Can you not understand that the following two positions are not inconsistent?
1. People accepting that the IMCr works safely in the UK with the UK's specific Class A structure and the Class A limitation of the IMCr
2. People outside the UK not accepting the IMCr in their airspace which has a different structure in which Airspace Class limitations can not achieve the same effect they have in the UK.

A number of posters, myself included, have tried to explain our understanding of why EASA isn't going to take the UK IMCr and turn it into a European qualification, and why the basic principles of EU standardisation mean that they didn't just draft EASA FCL NPA17 with a "UK only" qualification, and why, subsequently, FCL008 wasn't able to do so either.

Now, as we have all said, there may be "secondary" methods of getting the UK to hang on to IMCr privileges through transition/grandfathering/opt-out whatever. It would be great if there was such a mechanism. I just don't know what it is.

I know, I know all petitions are a complete waste of time. As I said earlier I will mention it to Gordon next time I see him. Oh, perhaps you might mention it also to the 4,000 odd pilots that signed the petition.
No-one said it was a waste of time. It's your thing again of replying to points no-one has actually made. I only said I didn't believe any petition was going to make EASA publish a Europe-wide IMCr. David pointed out that the reply to the petition didn't seem to add anything to the established CAA position on the subject.
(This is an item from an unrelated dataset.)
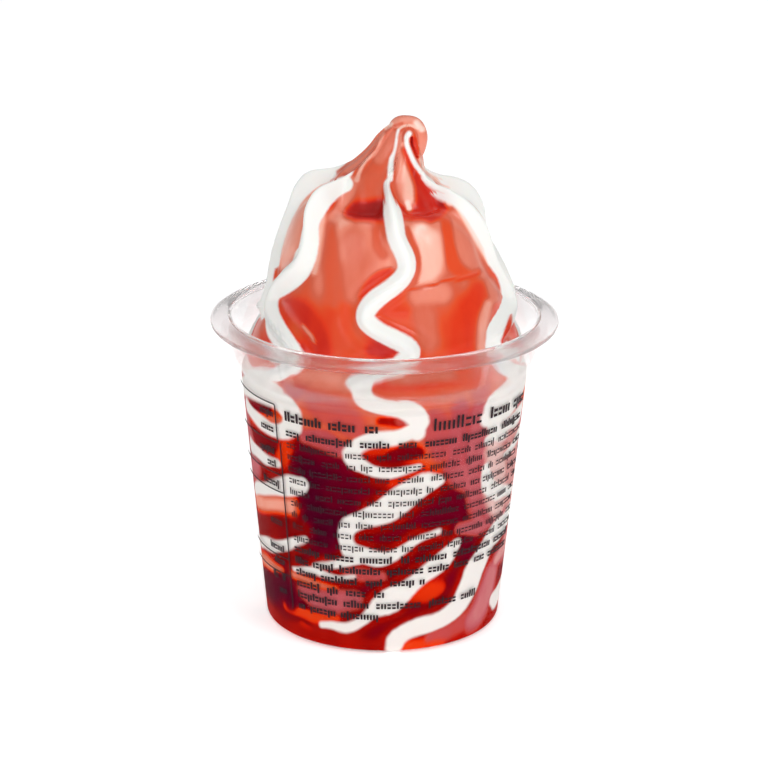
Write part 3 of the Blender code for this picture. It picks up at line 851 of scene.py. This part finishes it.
def swirlGrid():
    # radius, height, angle, distance from the nearest crest and narrowing, ring by ring from the floor up
    stops = columnStops()
    columns = len(stops)
    starts, ends = ([ribAngle(rib + after) for rib, _ in stops] for after in (0, 1))
    plainAngles = np.array([a + share * (b - a) for a, b, (_, share) in zip(starts, ends, stops)])
    away = np.full(columns, swirl["plainAway"])

    def plainRing(radius, height):
        return (np.full(columns, radius), np.full(columns, height), plainAngles, away, np.ones(columns))

    floor = cup["panelRise"] + cup["wall"] - swirl["intoWall"]
    skin = cup["wall"] - swirl["intoWall"]
    fillet, middle = cup["footFillet"] - skin, cup["footRadius"] - cup["footFillet"]
    foot = [(cup["panelRadius"] + 0.4, floor), (cup["panelRadius"] + 1.4, skin)]
    foot += arc(middle, cup["footFillet"], fillet, -90, -6, 8)
    rings = [plainRing(radius, height) for radius, height in foot]
    start = swirl["lobe"][0][1]
    paths, lengths = np.stack([crestPath(rib) for rib in range(len(ribs))]), lobeLengths()
    for height in np.arange(cup["footFillet"] + 0.2, start - 0.2, swirl["ringStep"]):
        rings.append(plainRing(float(outerRadius(height)) - skin, height))
    for index, (a, b) in enumerate(zip(swirl["lobe"], swirl["lobe"][1:])):
        step = swirl["tipStep"] if a[1] > swirl["tipFrom"] else swirl["ringStep"]
        count = max(1, round(math.dist(a, b) / step))
        rings += [swirlRing(index + i / count, stops, paths, lengths) for i in range(count)]
    rings.append(swirlRing(len(swirl["lobe"]) - 1, stops, paths, lengths))
    radius, height, angle, off, narrow = (np.stack([ring[i] for ring in rings]) for i in range(5))
    return np.where(height > start, fillWall(radius, height), radius), height, angle, off, narrow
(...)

That doesn't mean it didn't raise awareness etc.

This is what was said only this month. That seems completely out of step with some of the views expressed here. Either we should believe and rely on what emanates from EASA officials or if EASA is allowing officials to mislead us then clearly EASA is not fit for purpose.
It does seem that there is an inconsistency here. I don't understand it any more than you do. Could the weak link be the reporting of these comments?
The EASA Working Group FCL008 had been set up to look at the IMC Rating, he said, and if it did not produce an acceptable solution to the problem, then it had failed in its task.
The other issue may be in the "acceptable". Acceptable to whom?
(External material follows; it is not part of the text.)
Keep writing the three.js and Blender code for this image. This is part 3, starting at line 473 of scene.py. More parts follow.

We need to be very careful. There are those who would rather see the demise of the IMCr or its son or daughter for all the wrong reasons. You can bet there are some on this forum. After the comments I have read by EASA, the CAA, the Dti and others, only some of which I have reproduced I have a little more faith. Unfortunately there may also be individuals on committee with less apparent agenda
This really does read like some sort of odd paranoia. If you have read comments by EASA, the CAA, the Dti, AOPA that give you "faith" then why don't they just turn their faith-giving comments into action? What mysterious force of darkness is preventing them?
The truth I believe is that, in principle, a lot of people are sympathetic to the IMCr but, in practice, no-one has worked out how to preserve it.

Freda,
Where are these basic premises defined? Thing is, you say (twice) that local exceptions aren't allowed, but then finish by suggesting: "3. UK-only "extension" of IMCr approach privileges to the EIR".
I can see how some of that looks contradictory. I think there are two levels in how European laws and rules operate. Firstly, there is a "Primary" level - the regulations that are standardised across Europe and become EU law. Then there is the "secondary" level of national deals/opt-outs/exemptions/whatever that uses a variety of other mechanisms and legal/political methods. EASA's draft rules, developed by the FCLxxx Working Groups, are at the "Primary" level. At that level, I don't think you can have national exemptions etc. I don't know what can be achieved at the "Secondary" level - perhaps a lot - eg. keeping the IMCr or attaching approach privileges to an EIR etc.